Former CRS Mediator, New York and Washington, D.C. Offices; Associate Professor at the Institute for Conflict Analysis and Resolution, George Mason University


[Full Interview]

Q: Okay. How much direction do you give to minority communities, or how much assistance would you give them in terms of identifying their issues, or prioritizing their issues for them?
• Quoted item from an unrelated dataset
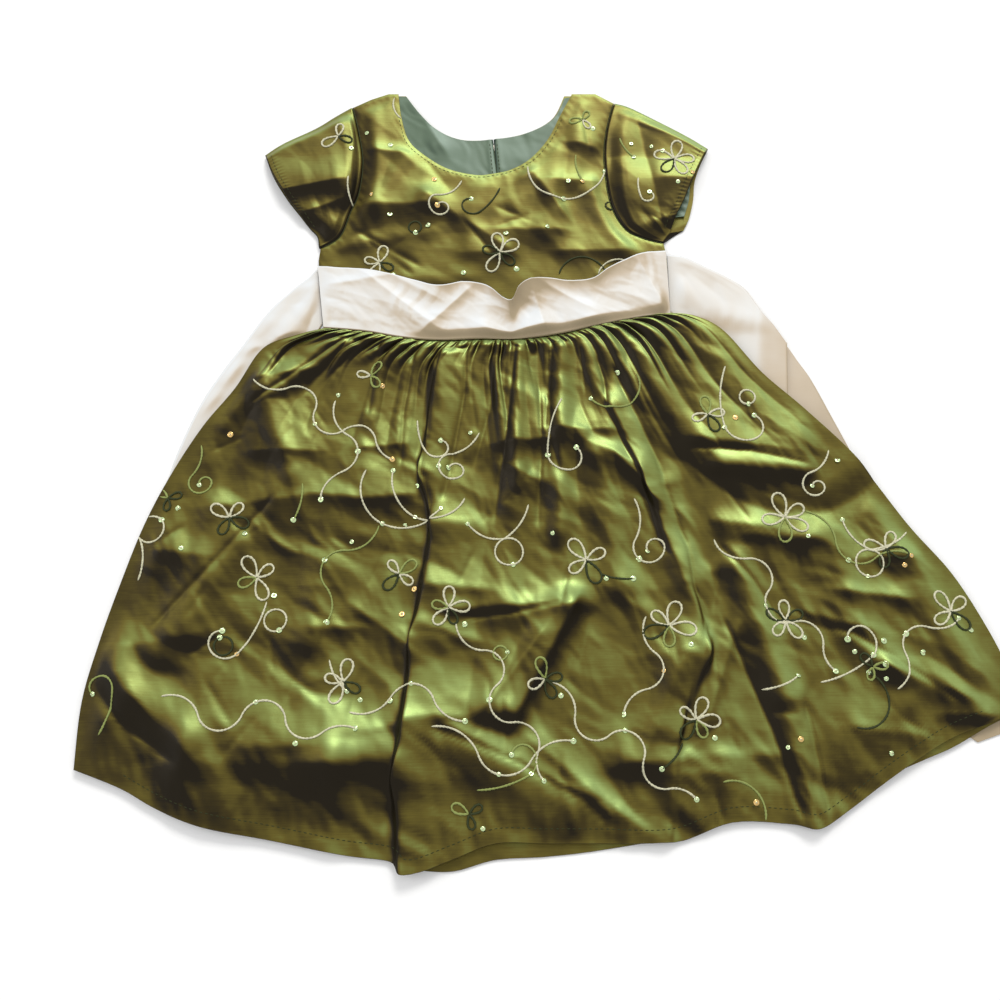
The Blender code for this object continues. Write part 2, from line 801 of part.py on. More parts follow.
def make_skirt_front():
    columns = skirt_columns()
    waist_line = smooth_line(WAIST)
    hem_line = smooth_line([(row[0], row[1]) for row in HEM], 6)
    corner = [(-132, 133.6), (128, 144.6), (-279, -187), (343, -150)]
    lower = []
    for v in SKIRT_ROWS:
        left = skirt_edge(v, 1)
        right = skirt_edge(v, 3)
        for u, gather in columns:
            top_x = -132 + 260 * u
            top = (top_x, value_at(waist_line, top_x, 1) - SEAM_GAP)
            hem_x = -279 + 622 * u
            hem = (hem_x, value_at(hem_line, hem_x, 1))
            x, y = patch(top, hem, left, right, u, v)
            for index, share in enumerate(
                    ((1 - u) * (1 - v), u * (1 - v), (1 - u) * v, u * v)):
                x -= share * corner[index][0]
                y -= share * corner[index][1]
            base = FRONT_LEVEL + 1.15 * tie_lift(x, y, 58.0)
            lower.append((x, y, base + skirt_rise(u, v, x, y, gather)))
    upper = []
    width = len(columns)
    for index, (x, y, z) in enumerate(lower):
        column = index % width
        before = lower[index - 1] if column > 0 else lower[index]
        after = lower[index + 1] if column < width - 1 else lower[index]
        run = max(1.0, math.dist(before[:2], after[:2]))
        steep = min(1.6, abs(after[2] - before[2]) / run)
        upper.append((x, y, z + WALL * math.hypot(1.0, steep)))
    triangles = grid_triangles(len(SKIRT_ROWS), width)
    wall_between("skirt_front", upper, lower, triangles, TAFFETA)


def make_skirt_back():
    loop = [(x, y - SEAM_GAP) for x, y in along(WAIST, 18)][::-1]
    left = smooth_line([(row[1], row[2]) for row in SKIRT_EDGES], 3)
    right = smooth_line([(row[3], row[4]) for row in SKIRT_EDGES], 3)
    loop += without_ends(left)
    loop += smooth_line([(row[0], row[2]) for row in HEM], 2)
    loop += without_ends(right)[::-1]
    cloth_panel(
        "skirt_back", loop, lambda x, y: tie_lift(x, y, 24.0), WALL, 21.0, TAFFETA)


def make_sash_front():
    stations = 40
    across = 5
    sections = along(SASH, stations)
    waist_line = smooth_line(WAIST)
    lower = []
    for row in range(across + 1):
        v = 1.0 - row / across
        for index, (foot_x, top_x, top_y, stand, bulge) in enumerate(sections):
            foot_y = value_at(waist_line, foot_x, 1) + SEAM_GAP * 0.5
            x = foot_x + (top_x - foot_x) * v
            y = foot_y + (top_y - foot_y) * v
            z = SASH_LEVEL + stand * v ** 1.6 + bulge * math.sin(math.pi * v)
            lower.append((x, y, z))
    upper = [(x, y, z + WALL) for x, y, z in lower]
    triangles = grid_triangles(across + 1, stations + 1)
    wall_between("sash_front", upper, lower, triangles, IVORY_SATIN)


def tie_path(rows):
    """Middle points of each section, with the two turns of a tuck rounded."""
    path = []
    for index, row in enumerate(rows):
        level = row[4] + 0.5 * WALL
        path.append((row[0], row[1], row[2], row[3], level))
        if index + 1 == len(rows):
            continue
        drop = row[4] - rows[index + 1][4]
        turns = abs(drop - 1.55) < 0.01
        if turns:
            ahead = 1.0 if row[4] > 2.0 else -1.0
            for angle in (30, 60, 90, 120, 150):
                reach = 0.5 * drop * math.sin(math.radians(angle)) * ahead
                height = level - 0.5 * drop * (1.0 - math.cos(math.radians(angle)))
                path.append((row[0] + reach, row[1], row[2] + reach, row[3], height))
    return path


def mean_way(before, here, after):
    """Mean of the unit ways into and out of a point of a line."""
    ways = []
    for first, second in ((before, here), (here, after)):
        size = math.dist(first, second)
        if size > 0.0:
            ways.append([(b - a) / size for a, b in zip(first, second)])
    return [sum(values) / len(ways) for values in zip(*ways)]


def make_tie(name, rows):
    path = tie_path(rows)
    count = len(path)
    middle = []
    for outer_x, outer_y, inner_x, inner_y, z in path:
        for step in range(TIE_ACROSS + 1):
            share = step / TIE_ACROSS
            x = outer_x + (inner_x - outer_x) * share
            y = outer_y + (inner_y - outer_y) * share
            middle.append((x, y, z))
    width = TIE_ACROSS + 1
    upper = []
    lower = []
    for row in range(count):
        for step in range(width):
            here = middle[row * width + step]
            before = middle[max(0, row - 1) * width + step]
            after = middle[min(count - 1, row + 1) * width + step]
            left = middle[row * width + max(0, step - 1)]
            right = middle[row * width + min(width - 1, step + 1)]
            ax, ay, az = mean_way(before, here, after)
            bx, by, bz = (right[k] - left[k] for k in range(3))
            nx, ny, nz = ay * bz - az * by, az * bx - ax * bz, ax * by - ay * bx
            size = math.sqrt(nx * nx + ny * ny + nz * nz)
            if name == "sash_tie_right":
                size = -size
            half = 0.5 * WALL / size
            upper.append((here[0] + nx * half, here[1] + ny * half, here[2] + nz * half))
            lower.append((here[0] - nx * half, here[1] - ny * half, here[2] - nz * half))
    triangles = grid_triangles(count, width)
    if name == "sash_tie_right":
        triangles = [(a, c, b) for a, b, c in triangles]
    wall_between(name, upper, lower, triangles, IVORY_SATIN)


def make_zip():
    half = 0.5 * ZIP_WIDTH
    levels = (ZIP_LOW, SLIT_LOW[1], ZIP_TOP)
    left = [(split_x(y) - half, y) for y in levels]
    right = [(split_x(y) + half, y) for y in levels]
    cloth_panel("back_zip", right + left[::-1], lambda x, y: 0.05, 1.0, 40.0, ZIP_TAPE)
    low = ZIP_TOP + SEAM_GAP
    high = low + SLIDER_LENGTH
    loop = [
        (split_x(low) - half, low),
        (split_x(low) + half, low),
        (split_x(high) + 0.7 * half, high),
        (split_x(high) - 0.7 * half, high),
    ]
    cloth_panel("zip_slider", loop, lambda x, y: 0.05, 1.0, 40.0, SLIDER_METAL)


def build():
    clear_scene()
    make_skirt_back()
    make_skirt_front()
    make_bodice_back()
    make_back_lining()
    make_bodice_front()
    make_sleeves()
    make_sash_front()
    make_tie("sash_tie_left", TIE_LEFT)
    make_tie("sash_tie_right", TIE_RIGHT)
    make_zip()


build()
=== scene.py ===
# Looks of the laid party dress: fine cloth, embroidery, sequins, lights and camera.
# Sizes are millimetres until a mesh is made, on the same plan as the dress itself.
import math

import bpy
import numpy as np
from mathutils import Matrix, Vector
from mathutils.bvhtree import BVHTree
from mathutils.geometry import delaunay_2d_cdt


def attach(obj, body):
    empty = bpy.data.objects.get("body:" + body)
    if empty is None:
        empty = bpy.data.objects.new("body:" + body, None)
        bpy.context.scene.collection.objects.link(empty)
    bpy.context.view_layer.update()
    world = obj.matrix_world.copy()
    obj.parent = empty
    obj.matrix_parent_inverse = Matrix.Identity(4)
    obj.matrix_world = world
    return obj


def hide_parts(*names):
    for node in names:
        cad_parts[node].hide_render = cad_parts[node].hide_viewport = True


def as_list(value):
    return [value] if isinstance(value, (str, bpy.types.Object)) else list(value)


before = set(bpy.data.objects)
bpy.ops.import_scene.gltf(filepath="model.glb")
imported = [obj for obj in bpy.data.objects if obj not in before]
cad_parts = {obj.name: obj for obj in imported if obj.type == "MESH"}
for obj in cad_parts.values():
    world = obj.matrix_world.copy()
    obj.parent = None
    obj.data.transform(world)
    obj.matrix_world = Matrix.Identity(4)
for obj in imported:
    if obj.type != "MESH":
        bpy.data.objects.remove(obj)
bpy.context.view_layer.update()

MM = 0.001
# The middle of the laid dress's box on plan
CENTRE_X = 31.99
CENTRE_Y = 45.99
# Walls, gaps and levels
WALL = 1.2
LAYER_GAP = 0.35
SEAM_GAP = 0.4
FRONT_LEVEL = WALL + LAYER_GAP
OVER_LINING = 2.9

# Outlines
WAIST = [
    (-132, 134), (-101, 131), (-73, 126), (-44, 124), (-15, 125),
    (13, 125), (43, 129), (72, 136), (101, 142), (128, 145)]
NECK_FRONT = [
    (-82, 344), (-79, 322), (-73, 301), (-62, 288), (-42, 274), (-20, 268),
    (-6, 269), (9, 273), (24, 283), (38, 301), (48, 323), (58, 344)]
NECK_BACK = [
    (-76, 344), (-64, 326), (-50, 311), (-29, 302), (-3, 303), (22, 309), (42, 322), (52, 344)]
SLIT_TOP = (-5.5, 303)
SLIT_LOW = (-2.0, 262)
SHOULDER_LEFT = [(-119, 331), (-104, 338.5), (-90, 344)]
SHOULDER_RIGHT = [(77, 344), (92, 335)]
ARMHOLE_LEFT = [
    (-119, 331), (-113, 306), (-109, 280), (-111, 252), (-117, 234), (-124, 213), (-138, 202.5)]
ARMHOLE_RIGHT = [
    (92, 335), (86, 312), (83, 288), (84, 262), (88, 238), (98, 219), (112, 211), (126, 207)]
SLEEVE_TOP_LEFT = [(-119, 331), (-132, 322), (-147, 311), (-172, 297), (-186, 286)]
CUFF_LEFT = [(-186, 286), (-178, 266), (-166, 246), (-155, 231), (-146.5, 219.5)]
UNDERARM_LEFT = [(-139.2, 203.5), (-141, 213), (-146.5, 219.5)]
SLEEVE_TOP_RIGHT = [(92, 335), (104, 331), (131, 315), (150, 303), (165, 292)]
CUFF_RIGHT_FRONT = [(165, 292), (157, 276), (149, 258), (143, 243), (136, 229), (131, 216)]
CUFF_RIGHT_BACK = [(165, 292), (158, 277), (153, 262), (151, 246), (147, 230), (142, 219)]
UNDERARM_RIGHT_FRONT = [(126.6, 208), (128.5, 212), (131, 216)]
UNDERARM_RIGHT_BACK = [(126.6, 208), (133, 213), (142, 219)]
SLEEVE_HEIGHT = 5.0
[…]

A: In caucus, the risk is you get into more of an evaluative procedure with the minority side, comparatively less so with the white side. The risk is that the evaluation will become known in the joint sessions and then there you are, blown out of the water. Again, my experience -- I don't know what other CRS people have done -- but my own experience then, and still is, is to be very transparent about this and say, in effect, to both sides, "Now I sense that there's a need..." Particularly what happens is that there's a frustration on the part of the establishment's side in the process, and it allows you to say, "What I think is happening here is that the minority side doesn't really have a good sense as to how to organize the issues. I think I need to spend some time with them to be able to do that. Would you let me do that?" So when you're meeting with the minority side in caucuses, it's much more than an evaluative procedure. I mean, think about this: "What are the consequences of taking this action now?" Now eventually, that gets evened-out, my sense is, by doing it jointly so as you get closer to the actual agreement. Then you're sitting there with both sides and you're doing much more of an evaluative procedure toward the end than you were in the beginning, because people trust you. I think that I have much more comfort -- by the way, it doesn't matter if it's mediation; I could be doing a problem-solving workshop -- as a facilitator starting out in a much more clearly-defined position of neutrality -- neutral in the sense of being neutral and non-evaluative, and then becoming increasingly so as trust is built up between the parties and as trust is built up with me. So by the time we get to the point of people getting ready to sign off on an agreement of some sort, you're fully-prepared then to say, "Well first of all, let me tell you my own experience," and I'll go into some experience, and I'll say, "Let me give you a perspective about this from another point of view...you can do this, but here's another possibility...here are some resources you can look at if you want to go beyond me, in a sense..."

Q: But you wouldn't do that up-front in caucus?

A: I wouldn't in the very beginning, because I think that the danger is, you're taking over the negotiation for one side, and then when you come back into the joint session, that side is looking at you saying, "Well, your turn!" (Laughter)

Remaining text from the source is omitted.